« Qu’est-ce qui se sépare en nous quand nous nous séparons ? On se croit jumeaux, amandes philippines, lovées dans le même corps d’amour, on se croit indestructibles. On partage l’illumination, le sentiment extraordinaire d’être de plain-pied avec un autre que soi. On apprend la grammaire d’une peau, d’un désir, d’un regard, on se plonge dans l’énigme d’un être inconnu, ce gouffre merveilleux, dont on explore pas à pas les chemins apolliniens et les traverses dionysiaques ; on se construit un royaume commun, dont on invente la langue et les gestes partagés. Tout en soi s’ouvre, adopte, héberge, comme si l’être, sous la poussée amoureuse, connaissait une nouvelle naissance, une expansion de chacune de ses cellules, qui soudain le rend apte à entendre ce qu’il n’entendait plus, à voir ce sur quoi il avait baissé les paupières. On ne peut imaginer que, un jour, cet édifice pourra vaciller. »
Hélène Gestern est une grande. Elle fait partie depuis longtemps de ma bibliothèque, de ma liste d'autrices que je suis à chaque roman, que j'aime lire. Son écriture, les mots, sa façon de déployer les phrases, d'ausculter les vibrations, les corps, les émotions, de retranscrire avec une limpidité, les émotions. Hélène Gestern est une grande oui. Sans faire de bruit, elle trace son écriture , les émois, les abîmes, dans les pages d'un monde qui bouscule, va trop vite, ne prend plus le temps de s’arrêter et d'observer.

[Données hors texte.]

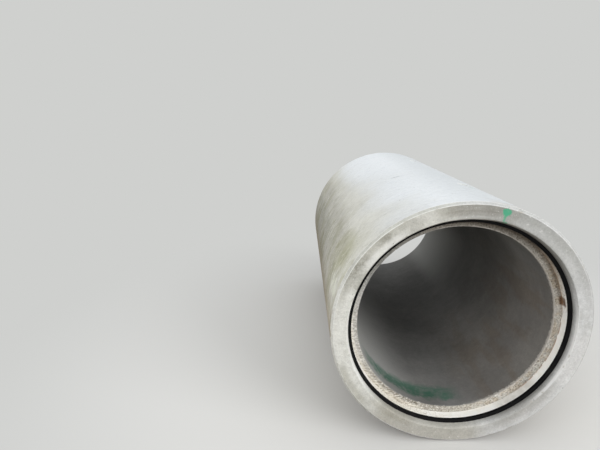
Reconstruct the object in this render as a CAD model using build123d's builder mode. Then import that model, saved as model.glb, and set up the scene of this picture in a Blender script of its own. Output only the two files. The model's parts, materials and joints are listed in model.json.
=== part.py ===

Qu’est-ce qu’une séparation ? Combien de questions face à ce chaos qui nous entraîne vers des dédales. Ne plus aimer, ne plus être aimé. Comment répondre à ces angoisses, ce mystère de l’amour, de ce qu’est l’amour et ne pas savoir résoudre son équation. La passion, le désir, un ouragan ne laissant rien derrière lui, nous plongeant vers les profondeurs de l’âme, nous dépouillant de tout artifice ou moralité, nous donnant l'envie, la joie, la beauté, l’indicible puissance d’être en vie, d'exister.
« On construit une histoire sans vouloir comprendre que la grâce du partage n'est plus, et que l'on est en train d'aimer un souvenir plus qu'un présent. Parce que l'on veut continuer à ignorer qu'est en marche la terrible mécanique du déchirement, celle qui va faire de nous, au bout du compte, des êtres séparés.»
Mais que dire de la séparation. Cette séparation comme un cri retenu, lancé dans un état second, dans la solitude de la nuit, la tristesse victorieuse de l’oubli. Comprendre que quoi qu’il se passe, quoi que l’on tente, on se retrouve face à au miroir de la solitude, l'effacement. Le cri.
Pas d’histoire ou de longues tirades. Un cri ou plutôt deux. Celui de deux récits de vie. Deux séparations comme deux chemins qu’il nous faut réapprendre à voir, à entreprendre, à reconstruire pas à pas. Deux histoires comme deux possibilités, deux fils conducteurs, deux noyades. Deux vies.Une chorale.
« Pendant que ce temps s’écoulait, je réapprenais la grammaire simple des évidences : loin des yeux, loin du cœur. Tout ce que l’on ne partage pas, du menu détail du quotidien aux gestes d’amour, des lectures anodines aux émotions de la musique, est l’outil de l’efficace du détachement. »
Hélène Gestern construit son histoire, nous amène à flirter sur les vertiges d'une séparation. nous mettant face à une image, utilisant les bains révélateurs, transmettant la force et rendant le cheminement intérieur possible. Elle distille les phrases courtes, épurées à l’extrême, précises, fluides, fortes, analyse, et décortique, sans pathos ou superlatif l'anamour, la désaffection du sentiment amoureux qui mène vers la séparation. Comme Annie Ernaux, on plonge dans ces deux récits et on souffre, se retient, autopsie la passion, ausculte la douleur, le désamour et on se retient de lire un récit qui s’appelle un chef d’œuvre intime, une douceur, un baume.
« Je suis persuadée que l'amour nous modifie, biologiquement. J'ignore quelle révolution interne il provoque, mais je crois qu'il entraîne des agglomérations cellulaires, des déplacements d'énergie, des polarisations qui s'inscrivent dans notre chair et y rayonnent bien après qu'elle a été désertée. Une place s'inscrit en creux, un manque, que plus rien, ensuite, ne parvient à combler. »
Je ne connaissais pas cette autrice avant la lecture de ce billet... tu as les mots pour me donner une furieuse envie de me ruer dessus.